Sarah Leigh Stackhouse was born March 19, 1936, in Chicago, the younger of two daughters of Howard Leigh Stackhouse, a mechanical engineer for General Foods, and Helen Mary (Quhne) Stackhouse, a teacher who also managed the household. Sarah was in elementary school when she took her first dance classes, at the Battle Creek School of Dancing. After the family relocated to Scarsdale, New York, she enrolled in the Steffi Nossen School of Dance and graduated from Scarsdale High School in 1954.

It was at the Nossen school that Stackhouse came into direct contact with the first generation of modern dance innovators. Nossen admired the work of pioneering choreographers Ruth St. Denis and Ted Shawn. In the first decades of the 20th century, they blended ballet traditions with influences from India, Asia, Africa and Indigenous cultures that were rarely seen on professional stages in America at the time. As a result, Stackhouse’s early training was unusually eclectic.

She encountered Limón at the American Dance Festival, a six-week summer workshop then held at Connecticut College in New London. (Since 1948, it has been based at Duke University in North Carolina.) That summer, she also took classes from modern dancer and choreographer Martha Graham.

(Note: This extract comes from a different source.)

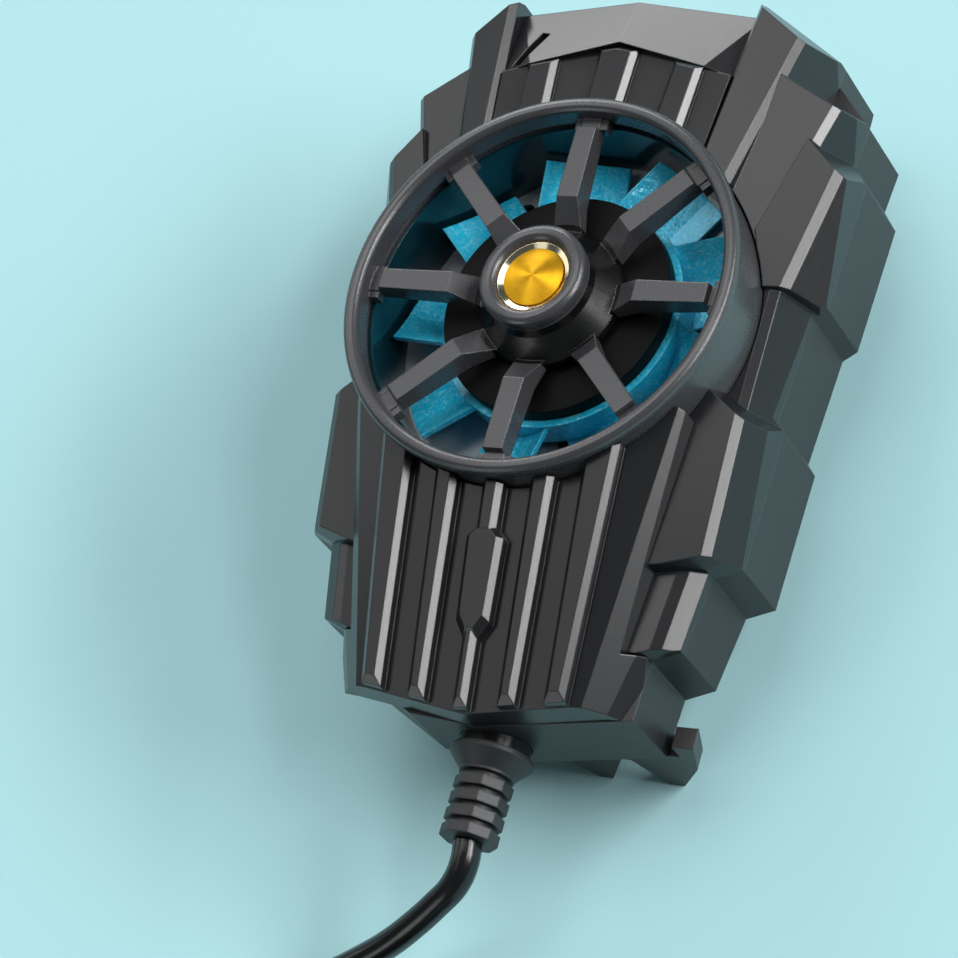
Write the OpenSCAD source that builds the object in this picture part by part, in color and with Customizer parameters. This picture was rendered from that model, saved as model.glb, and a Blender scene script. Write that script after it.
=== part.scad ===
// Clip-on phone cooler: an angular housing with a ducted fan, a cooling plate
// on the phone side, a sprung clamp and a captive USB lead.
// Front is +Z, the phone side is -Z, the lead leaves toward -Y.
// The origin is the middle of the soft face that touches the phone.

/* [Housing outline] */
// Fan axis to the top end, on the centre line
top_end = 42; // [41:0.5:44]
// Fan axis to the cord end, on the centre line
cord_end = 50.2; // [49.6:0.2:52]
// Half width at the first armour step
half_a = 24; // [23.6:0.1:24.8]
// Half width at the second armour step
half_b = 29.3; // [29:0.1:30]
// Half width at the third armour step, the widest place
half_c = 30.8; // [30.4:0.1:31.6]
// Half width between the third and the fourth step
half_mid = 28.4; // [28.2:0.1:28.9]
// Half width at the fourth armour step
half_d = 28.7; // [28.4:0.1:29.4]
// Half width at the fifth armour step
half_e = 24.8; // [24.6:0.1:25.4]
// Half width of the narrow tail
half_tail = 19.9; // [19.8:0.1:20.4]

/* [Housing heights] */
// Phone face to the flat back of the housing
back_gap = 1.5; // [1.3:0.1:1.8]
// Thickness of the back wall
floor_t = 1.7; // [1.5:0.1:1.9]
// Thickness of the side walls
wall = 2; // [1.6:0.1:2.2]
// Height of the seam between the back shell and the front
seam_z = 12; // [11.8:0.1:12.4]
// Height of the front face beside the fan ring, at the top
face_z = 24.5; // [24:0.1:25]
// Height of the front face where the sloping half begins
slope_z = 25; // [24.6:0.1:25.3]
// Height of the fold in the side walls above the seam
fold_rise = 0.7; // [0.3:0.1:1.2]
// Fall of the sloping half, in mm for each mm of length
slope_rate = 0.27; // [0.25:0.01:0.28]

/* [Front ribs] */
// Depth of the channels between the upper ribs
upper_step = 1.2; // [0.8:0.1:1.6]
// Depth of the channels between the lower ribs
lower_step = 1.9; // [1.4:0.1:2.2]
// Width of the bevel along each rib and armour plate
bevel = 0.7; // [0.3:0.05:0.9]

/* [Fan guard] */
// Outer diameter of the guard ring
ring_d = 50; // [49.6:0.1:50.6]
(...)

After earning a bachelor’s degree in dance from the University of Wisconsin in 1954, Stackhouse moved to New York City, where she found work as a dance teacher for the New York Police Athletic League. She also took modern dance classes with choreographer Merce Cunningham and ballet instruction with British luminaries Antony Tudor and Margaret Craske. And before joining the Limón company in 1958, she studied Afro-modern dance — a fusion of African, Cuban and modern movement — with Syvilla Fort, whose students also included Marlon Brando, James Dean and Eartha Kitt.

Limón, who had founded his troupe with choreographer Doris Humphrey, prized Stackhouse’s versatility and expressive stage presence.

In 1968 at a party held by Carla Maxwell, her fellow principal dancer in the Limón company, Stackhouse met her future husband, Leonardo Seeber, a research scientist at the Lamont-Doherty Earth Observatory at Columbia University. The next year, Stackhouse left the Limón company, and the couple embarked on an itinerant life that took them to Seeber’s family vineyard near Rome and to Pakistan, where their son, Roel Seeber, was born.

Stackhouse is survived by her husband, who goes by Nano, and their son, also a professional dancer, as well as her sister and a grandson.

Throughout the family’s time abroad, Stackhouse traveled to New York to continue teaching, staging and performing. On their permanent return in 1977, she joined the faculty at the Conservatory of Dance at Purchase College, part of the State University of New York. Her career eventually made her a dance ambassador of sorts, taking her to Italy, China, South America and India. She served as an American cultural specialist for the Cultural Programs Division of the State Department. She also lectured and wrote about dance, contributing essays to numerous books, and staged Limón’s works for New York Theater Ballet until late 2022.

Byer remembered Stackhouse as a kind but no-nonsense mentor.

“She was generous, but she was demanding,” Byer said. “She expected you to meet her expectations.”